In person, Lee speaks in measured tones about how his mixed heritage codified his views on ethnicity. As someone who wasn’t fully Chinese and grew up around Chinese children, he became the butt of jokes. He speaks cogently on the Chinese Exclusion Act — the 1882 federal law that restricted the flow of Chinese immigrants into the United States — and how his elders endured its effects. The people on Yelp crying racism, Lee said, were selective about their outrage.

“I’m not calling anyone a Chinaman. But everyone is pointing at me and calling me racist, and it’s people who hide behind a computer,” Lee said. “How am I racist? I employ two Chinese cooks and a Hispanic server. My neighbors don’t have a problem with the name.”


Harrell felt a backlash too.
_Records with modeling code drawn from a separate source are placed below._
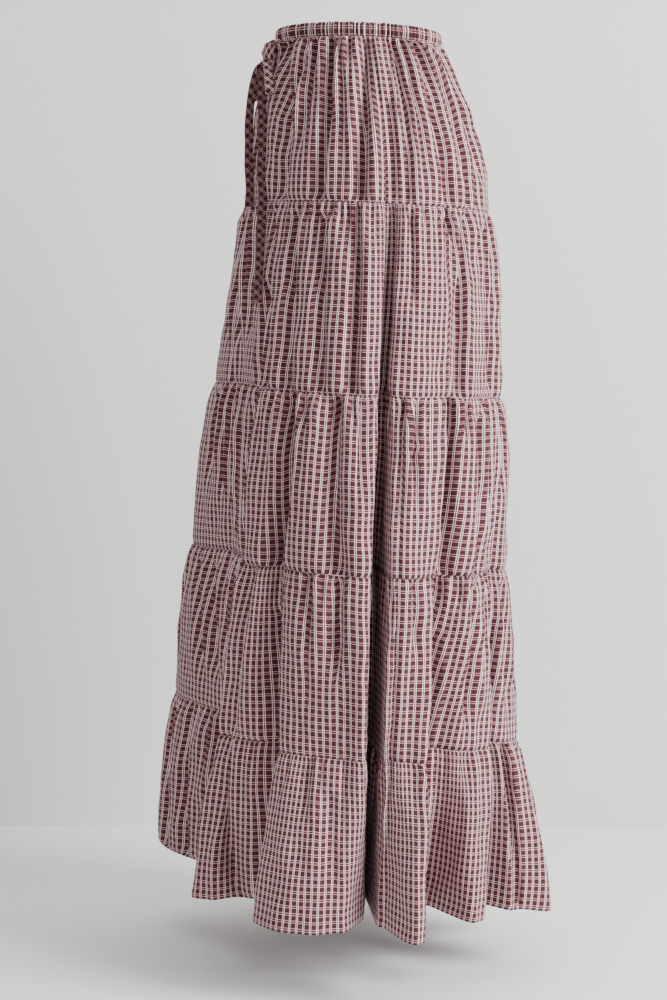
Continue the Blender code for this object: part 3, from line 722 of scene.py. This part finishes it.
# %% Waistband
BAND_HEIGHT = 0.0156
BAND_GATHERS = 162
BandRow = namedtuple("BandRow", "out up gathered")
BAND_ROWS = (
    BandRow(-0.9, -0.50, 0.25), BandRow(1.1, -0.44, 0.6), BandRow(2.1, -0.30, 0.9),
    BandRow(2.6, -0.10, 1.0), BandRow(2.7, 0.12, 1.0), BandRow(2.4, 0.30, 1.0),
    BandRow(1.6, 0.43, 0.95), BandRow(0.6, 0.50, 0.8), BandRow(-0.5, 0.50, 0.6),
    BandRow(-1.4, 0.42, 0.5), BandRow(-1.8, 0.26, 0.5), BandRow(-1.9, 0.00, 0.5),
    BandRow(-1.8, -0.25, 0.4), BandRow(-1.5, -0.49, 0.3),
)
band_columns = 9 * BAND_GATHERS
band_angles = np.linspace(0, 2 * math.pi, band_columns + 1)
band_ring = ring_points(band_angles, 0.0)[0]
band_out = plan_normals(band_ring)
band_out[0] = band_out[-1] = (band_out[0] + band_out[-1]) / 2
band_dice = np.random.default_rng(41).random((BAND_GATHERS + 1, 3))
band_dice[-1] = band_dice[0]
band_wave = np.zeros(band_columns + 1)
band_at = np.linspace(0, BAND_GATHERS, band_columns + 1)
for gather in range(BAND_GATHERS + 1):
    wander, deep, wide = band_dice[gather]
    middle = gather + 0.5 * (wander - 0.5)
    band_wave += (0.55 + 0.75 * deep) * np.exp(-((band_at - middle) / (0.19 + 0.12 * wide)) ** 2)
band_points = []
for row in BAND_ROWS:
    flat = band_ring + band_out * (row.out / 1000 - 0.0050 * band_wave * row.gathered)[:, None]
    rise = row.up * (BAND_HEIGHT - 0.0030 * band_wave * row.gathered)
    band_points.append(with_height(flat, -rise, np.zeros(len(flat))))
band_points = np.array(band_points)
band_points[:, -1] = band_points[:, 0]
band_girth = float(np.linalg.norm(np.diff(band_ring, axis=0), axis=1).sum())
band_strip = np.concatenate(([0], np.cumsum(np.linalg.norm(
    np.diff(band_points[:, 3], axis=0), axis=1))))
band_cut = sum(cut.width for cut in cuts[:2])
band_taken = 1 + 0.8 * np.minimum(band_wave, 1.0)
band_thread = np.cumsum(band_taken) / band_taken.sum() * band_cut
band_u = np.broadcast_to(band_thread[None, :], band_points.shape[:2])
band_v = np.broadcast_to(-band_strip[:, None], band_points.shape[:2])
waistband = grid_piece("casing_cloth", band_points, np.stack((band_u, band_v), axis=-1))
joint = bmesh.new()
joint.from_mesh(waistband.data)
bmesh.ops.remove_doubles(joint, verts=joint.verts, dist=1e-6)
joint.to_mesh(waistband.data)
joint.free()
thicken(waistband, 0.0005)
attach(waistband, "root")
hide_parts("waistband")
print("casing:", round(band_girth, 3), "m round, cut", round(float(band_thread[-1]), 3), "m by",
      round(float(band_strip[-1]), 4), "m")

# %% [markdown]
# ## The tie
#
# The tie is a narrow bias strip, folded flat. It leaves the casing as one lead, is knotted
# into a bow, and ends in two tails of different length. A tape is made by drawing a flat
# rounded outline along its route, turning it so that its width faces the way it hangs.
# The routes are those of the measured frame, drawn through with a smooth curve.

# %% Routes of the tie
TIE_WIDTH = 0.0100
TIE_THICKNESS = 0.0022
SHORT_TAIL = (
    (0.0025, -0.1125, -0.0258), (0.0025, -0.1125, -0.0288), (0.0005, -0.1194, -0.0340),
    (-0.0020, -0.1246, -0.0498), (-0.0050, -0.1277, -0.0676), (-0.0100, -0.1288, -0.0896),
    (-0.0130, -0.1289, -0.1156), (-0.0110, -0.1294, -0.1435), (-0.0060, -0.1295, -0.1675),
    (-0.0020, -0.1312, -0.1904),
)
LONG_TAIL = (
    (0.0055, -0.1125, -0.0258), (0.0055, -0.1125, -0.0288), (0.0075, -0.1160, -0.0372),
    (0.0110, -0.1189, -0.0541), (0.0170, -0.1208, -0.0740), (0.0240, -0.1209, -0.0960),
    (0.0330, -0.1235, -0.1238), (0.0380, -0.1260, -0.1517), (0.0420, -0.1251, -0.1777),
    (0.0490, -0.1278, -0.1996), (0.0600, -0.1317, -0.2234), (0.0700, -0.1350, -0.2472),
    (0.0800, -0.1387, -0.2731), (0.0880, -0.1419, -0.2989),
)
SHORT_LOOP = (
    (-0.0006, -0.1130, -0.0258), (-0.0006, -0.1130, -0.0288), (-0.0035, -0.1147, -0.0349),
    (-0.0064, -0.1165, -0.0409), (-0.0094, -0.1182, -0.0470), (-0.0126, -0.1198, -0.0531),
    (-0.0159, -0.1214, -0.0592), (-0.0195, -0.1230, -0.0652), (-0.0212, -0.1232, -0.0671),
    (-0.0236, -0.1231, -0.0685), (-0.0260, -0.1225, -0.0690), (-0.0278, -0.1217, -0.0685),
    (-0.0286, -0.1208, -0.0671), (-0.0280, -0.1202, -0.0652), (-0.0243, -0.1187, -0.0592),
    (-0.0204, -0.1173, -0.0531), (-0.0163, -0.1159, -0.0470), (-0.0121, -0.1146, -0.0409),
    (-0.0078, -0.1133, -0.0349), (-0.0034, -0.1120, -0.0288), (-0.0034, -0.1120, -0.0258),
)
LONG_LOOP = (
    (0.0114, -0.1129, -0.0258), (0.0114, -0.1129, -0.0288), (0.0159, -0.1135, -0.0342),
    (0.0204, -0.1140, -0.0396), (0.0247, -0.1146, -0.0451), (0.0289, -0.1151, -0.0505),
    (0.0330, -0.1155, -0.0559), (0.0368, -0.1159, -0.0613), (0.0375, -0.1159, -0.0632),
    (0.0368, -0.1155, -0.0645), (0.0350, -0.1150, -0.0650), (0.0325, -0.1144, -0.0645),
    (0.0300, -0.1139, -0.0632), (0.0281, -0.1136, -0.0613), (0.0245, -0.1132, -0.0559),
    (0.0210, -0.1129, -0.0505), (0.0177, -0.1127, -0.0451), (0.0146, -0.1125, -0.0396),
    (0.0115, -0.1123, -0.0342), (0.0086, -0.1121, -0.0288), (0.0086, -0.1121, -0.0258),
)


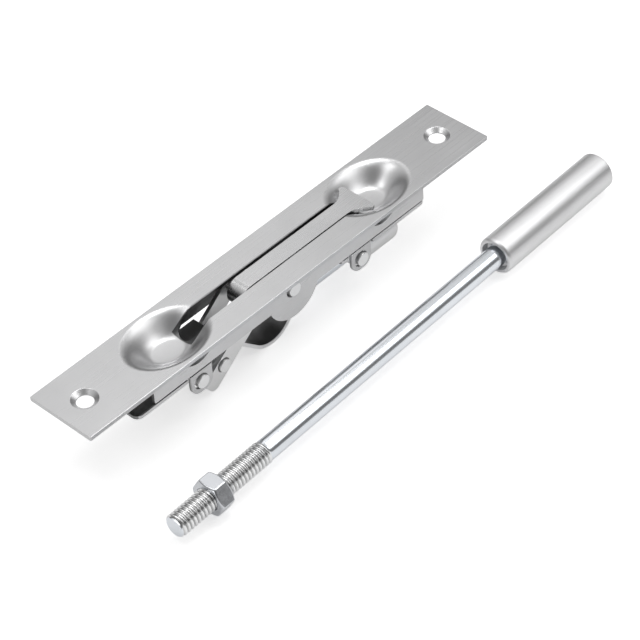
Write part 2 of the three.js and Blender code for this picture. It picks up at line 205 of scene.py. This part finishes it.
PLATE_STEEL = metal("brushed_front", (0.64, 0.64, 0.645), 0.32, (3, 420, 300), 0.16, 0.07, 0.055)
polish_below(PLATE_STEEL, ORIGIN.z, 0.34, 0.01)
# Painted shade on the slot's walls, deeper than 0.5 mm inside the slot.
darken(PLATE_STEEL, 0.2, ("X", 37.9, 37.6), ("Y", 4.25, 4.12), ("Z", 0.15, 0.5))
LEVER_STEEL = metal("lever_steel", (0.63, 0.63, 0.635), 0.28, (3, 420, 300), 0.16, 0.1, 0.08)
# Painted shade on the lever deeper than 3.4 mm below the plate's top: its eye and lugs.
darken(LEVER_STEEL, 0.45, ("Z", 2.6, 3.4))
SIDE_STEEL = metal("side_steel", (0.68, 0.68, 0.685), 0.32, (6, 260, 260), 0.14, 0.08, 0.07)
# Painted shade on the side plates within 8.35 mm of the centre line: their faces inside the case.
darken(SIDE_STEEL, 0.15, ("Y", 8.5, 8.35))
TUBE_STEEL = metal("tube_steel", (0.84, 0.84, 0.845), 0.34, (6, 260, 260), 0.14, 0.08, 0.07)
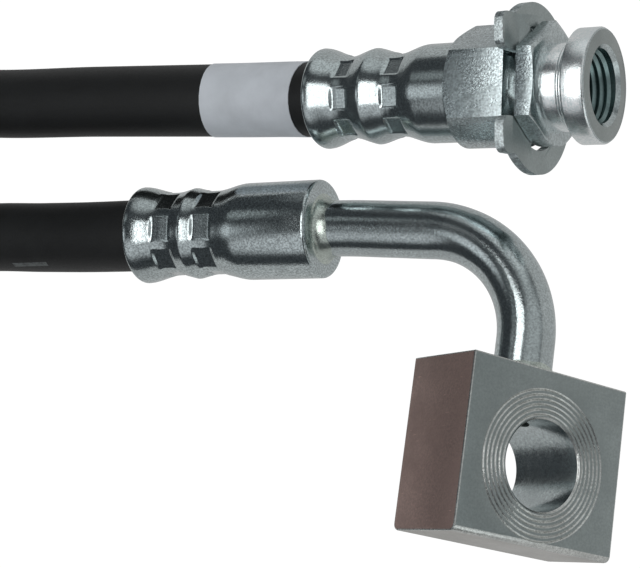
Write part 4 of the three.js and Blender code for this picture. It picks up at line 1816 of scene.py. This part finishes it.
def coat(
    piece: bpy.types.Object,
    finish: bpy.types.Material,
    wanted: Callable[[bpy.types.MeshPolygon], bool],
) -> None:
    """Gives a finish to the faces of a piece that pass a test.

    Args:
        piece: the mesh object.
        finish: the material.
        wanted: the test.
    """
    piece.data.materials.append(finish)
    last = len(piece.data.materials) - 1
    for face in piece.data.polygons:
        if wanted(face):
            face.material_index = last


def dress(piece: bpy.types.Object, node: str) -> None:
    """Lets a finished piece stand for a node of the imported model.

    Args:
        piece: the finished object.
        node: the node's name.
    """
    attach(piece, "root")
    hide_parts(node)


@dataclass(frozen=True)
class Glow:
    """Soft round patch of light in the room around the object.

    Args:
        azimuth: direction of its middle, in degrees from +X towards +Y.
        height: height of its middle over the floor, in degrees.
        core: how far it is at its full strength, in degrees from the middle.
        reach: where it has faded out, in degrees from the middle.
        colour: its colour, linear.
        strength: its strength.
    """

    azimuth: float
    height: float
    core: float
    reach: float
    colour: tuple[float, float, float]
    strength: float

    def way(self) -> tuple[float, float, float]:
        """Unit vector from the object to the middle of the patch."""
        around, up = math.radians(self.azimuth), math.radians(self.height)
        return math.cos(up) * math.cos(around), math.cos(up) * math.sin(around), math.sin(up)


@dataclass(frozen=True)
class Panel:
    """Soft box that hangs level over the object and shines down.

    Args:
        middle: place of its middle.
        size: its lengths along X and Y.
        strength: its brightness, on the scale of the glows.
        power: energy for each square metre at a strength of 1.
    """

    middle: tuple[float, float, float]
    size: tuple[float, float]
    strength: float
    power: float = 4.0

    def build(self) -> None:
        """Makes the light, which the camera doesn't see."""
        data = bpy.data.lights.new("panel", "AREA")
        data.shape = "RECTANGLE"
        data.size, data.size_y = self.size
        data.energy = self.power * self.size[0] * self.size[1] * self.strength
        panel = bpy.data.objects.new("panel", data)
        panel.location = self.middle
        panel.visible_camera = False
        bpy.context.scene.collection.objects.link(panel)


@dataclass
class Studio:
    """Camera, floor and lights.

    Args:
        camera_place: place of the camera.
        right: way of the picture's right side.
        up: way of the picture's top.
        lens: focal length, in millimetres.
        sensor: width of the picture behind the lens, in millimetres.
        backdrop: colour of all that the camera sees behind the object.
        bounce: brightness of the floor as the object sees it.
        floor_size: length of the floor's side.
        dimness: light of the room without its patches.
        panel: the soft box.
        glows: the soft patches of light.
    """

    camera_place: tuple[float, float, float] = (87.388 * MM, -5.584 * MM, 218.734 * MM)
    right: tuple[float, float, float] = (0.91214933, -0.00819646, -0.40977607)
    up: tuple[float, float, float] = (0.01859227, 0.99959828, 0.02139158)
    lens: float = 93.53
    sensor: float = 36.0
    backdrop: tuple[float, float, float] = (1.0, 1.0, 1.0)
    bounce: float = 0.46
    floor_size: float = 6.0
    dimness: tuple[float, float, float] = (0.05, 0.055, 0.06)
    panel: Panel = Panel((4 * MM, 32 * MM, 200 * MM), (102 * MM, 184 * MM), 1.8)
    glows: tuple[Glow, ...] = (
        Glow(245, 52, 10, 30, (0.97, 0.98, 1.0), 0.55),
        Glow(180, 48, 6, 18, (0.95, 0.98, 1.0), 0.7),
        Glow(135, 42, 5, 11, (0.94, 1.0, 1.0), 0.3),
        Glow(318, 10, 10, 30, (0.96, 1.0, 1.0), 0.9),
        Glow(80, 12, 15, 34, (0.98, 1.0, 1.0), 0.6),
        Glow(20, 35, 15, 45, (0.98, 1.0, 1.0), 0.45),
    )

    def build(self) -> None:
        """Makes the whole studio."""
        self.camera()
        self.floor()
        self.room()
        self.panel.build()
        bpy.context.scene.view_settings.view_transform = "Standard"

    def camera(self) -> None:
        """Camera at the photograph's angle."""
        data = bpy.data.cameras.new("camera")
        data.lens, data.sensor_width = self.lens, self.sensor
        data.clip_start, data.clip_end = 1 * MM, 10.0
        camera = bpy.data.objects.new("camera", data)
        bpy.context.scene.collection.objects.link(camera)
        right, up = Vector(self.right), Vector(self.up)
        turn = Matrix((right, up, right.cross(up))).transposed().to_4x4()
        camera.matrix_world = Matrix.Translation(self.camera_place) @ turn
        bpy.context.scene.camera = camera

    def floor(self) -> None:
        """Plain pale floor, lit evenly from below as a light table is."""
        bpy.ops.mesh.primitive_plane_add(size=self.floor_size)
        floor = named("floor")
        finish = bpy.data.materials.new("floor_paper")
        finish.use_nodes = True
        nodes = Nodes(finish.node_tree)
        seen = nodes.add("LightPath").outputs["Is Camera Ray"]
        glow = nodes.blend(seen, (*(self.bounce,) * 3, 1.0), (*self.backdrop, 1.0))
        shader = nodes.add("BsdfPrincipled", {
            "Base Color": (0.1, 0.1, 0.1, 1.0),
            "Roughness": 1.0,
            "Specular IOR Level": 0.0,
            "Emission Color": glow,
            "Emission Strength": 1.0,
        })
        nodes.add("OutputMaterial", {"Surface": shader.outputs[0]})
        floor.data.materials.append(finish)

    def room(self) -> None:
        """Dim room with soft patches of light; the camera sees a plain pale backdrop in its place."""
        world = bpy.data.worlds.new("room")
        world.use_nodes = True
        bpy.context.scene.world = world
        nodes = Nodes(world.node_tree)
        way = nodes.add("TexCoord").outputs["Generated"]
        total = (*self.dimness, 1.0)
        for glow in self.glows:
            towards = nodes.add("VectorMath", {0: way, 1: glow.way()}, operation="DOT_PRODUCT")
            low, high = (math.cos(math.radians(a)) for a in (glow.reach, glow.core))
            ramp = {
                "Value": towards.outputs["Value"],
                "From Min": low,
                "From Max": high,
                "To Max": glow.strength,
            }
            share = nodes.add("MapRange", ramp, interpolation_type="SMOOTHSTEP").outputs["Result"]
            tinted = nodes.add("VectorMath", {0: glow.colour, "Scale": share}, operation="SCALE").outputs[0]
            total = nodes.blend(1.0, total, tinted, "ADD")
        seen = nodes.add("LightPath").outputs["Is Camera Ray"]
        colour = nodes.blend(seen, total, (*self.backdrop, 1.0))
        lit = nodes.add("Background", {"Color": colour})
        nodes.add("OutputWorld", {"Surface": lit.outputs[0]})


def metal_looks() -> dict[Look, bpy.types.Material]:
    """Builds the finishes of all metal surfaces.

    Returns:
        A material for each look.
    """
    # Some of these colours carry painted light: the block's brown sides and light foot are painted
    # reflections, its light edges and the bright neck are painted highlights, the nose face and the inner
    # steel are painted shade
    zinc, dull, brown = (0.52, 0.58, 0.585), (0.42, 0.47, 0.465), (0.56, 0.41, 0.37)
    drawn, plain, foot = (0.44, 0.50, 0.51), (0.355, 0.402, 0.398), (0.54, 0.53, 0.50)
    worn, nose_shade_colour, bright = (0.64, 0.66, 0.64), (0.36, 0.40, 0.39), (0.88, 0.97, 0.98)
    shaded, braze = (0.24, 0.33, 0.33), (0.58, 0.64, 0.59)
    at = ELBOW_PLACE
    finishes = {
        Look.TURNED: dict(colour=zinc, roughness=0.17, grain=0.7, turning=0.8),
        Look.DRAWN: dict(colour=drawn, roughness=0.24, grain=4.0, waves=2.0, specks=0.45),
        Look.SHELL: dict(colour=zinc, roughness=0.14, place=at, grain=1.2, specks=0.4),
        Look.TUBE: dict(colour=zinc, roughness=0.13, place=at, waves=1.4),
        Look.BLOCK: dict(colour=plain, roughness=0.34, place=at, grain=0.4, waves=0.5, specks=0.1),
        # The sides' brown is a painted reflection; the waves, patches and scratches over it are marks of the
        # metal
        Look.SAWN: dict(
            colour=brown, roughness=0.45, place=at, waves=2.0, patches=1.0, specks=0.12, scratches=0.8
        ),
        # Lighter edges and groove slopes of the block: painted highlight
        Look.WORN: dict(colour=worn, roughness=0.25, place=at, grain=3.0),
        # Lighter foot of the block: painted reflection of the floor
        Look.MILLED: dict(colour=foot, roughness=0.32, place=at, waves=2.0, specks=0.1),
        Look.BORED: dict(colour=zinc, roughness=0.15, place=at, grain=0.8, waves=2.0),
        # Darker nose face: painted shade
        Look.FACED: dict(colour=nose_shade_colour, roughness=0.3, grain=0.8, specks=0.12),
        # Brighter neck and nose: painted highlight; the turning marks are real
        Look.BRIGHT: dict(colour=bright, roughness=0.24, turning=1.2, specks=0.15),
        Look.STAMPED: dict(colour=dull, roughness=0.42, waves=0.5, specks=0.1),
        Look.SHEARED: dict(colour=zinc, roughness=0.28, grain=6.0, waves=3.0, specks=0.4),
        # Darker inner steel: painted shade of the recesses
        Look.INNER: dict(colour=shaded, roughness=0.26, specks=0.15),
        Look.BRAZE: dict(colour=braze, roughness=0.24, place=at, grain=2.0, waves=4.0),
    }
    plating, turning = plating_group(), turning_group()
    return {
        look: PlatedFinish(name=look.value, **values).material(plating, turning)
        for look, values in finishes.items()
    }


def main() -> None:
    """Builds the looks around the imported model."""
    logging.basicConfig(level=logging.INFO, format="%(name)s: %(message)s")
    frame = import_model()
    Studio().build()
    rubber = RubberFinish("hose_rubber", (0.006, 0.0068, 0.007), 0.55).material()
    film = FilmFinish("label_film", (0.74, 0.78, 0.83), 0.5).material()
    Hose().build(rubber, film)
    looks = metal_looks()
    PortEnd().build(looks)
    ElbowEnd().build(looks)
    # The nipples take the dark inner finish: painted shade
    for node in ("port_nipple", "elbow_nipple"):
        inner = frame["nodes"][node]
        inner.data.materials.clear()
        inner.data.materials.append(looks[Look.INNER])
        log.info("%s keeps its solid, with a new finish", node)


if __name__ == "__main__":
    main()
On her employer’s Facebook page someone suggested she be fired.

On one level, she can empathize with Lee. Classmates taunted her mixed-race heritage, with one boy calling her a slur. “My point is, if I can prevent one Asian kid from being called Chinaman, I’d be happy with that,” Harrell said.

Her court date is April 8. She has been charged with criminal damage to property (under $300), a class A misdemeanor that carries a possible $2,500 fine and up to one year in jail.

“I’m a bit scared, but I think I’ll be fine,” she said. “What I did was so minor, in terms of the damage I did, relative to someone putting up something that is aggressively racist. I don’t think anyone should be imprisoned for a problem Windex solves.”

She has since set her social media accounts to private.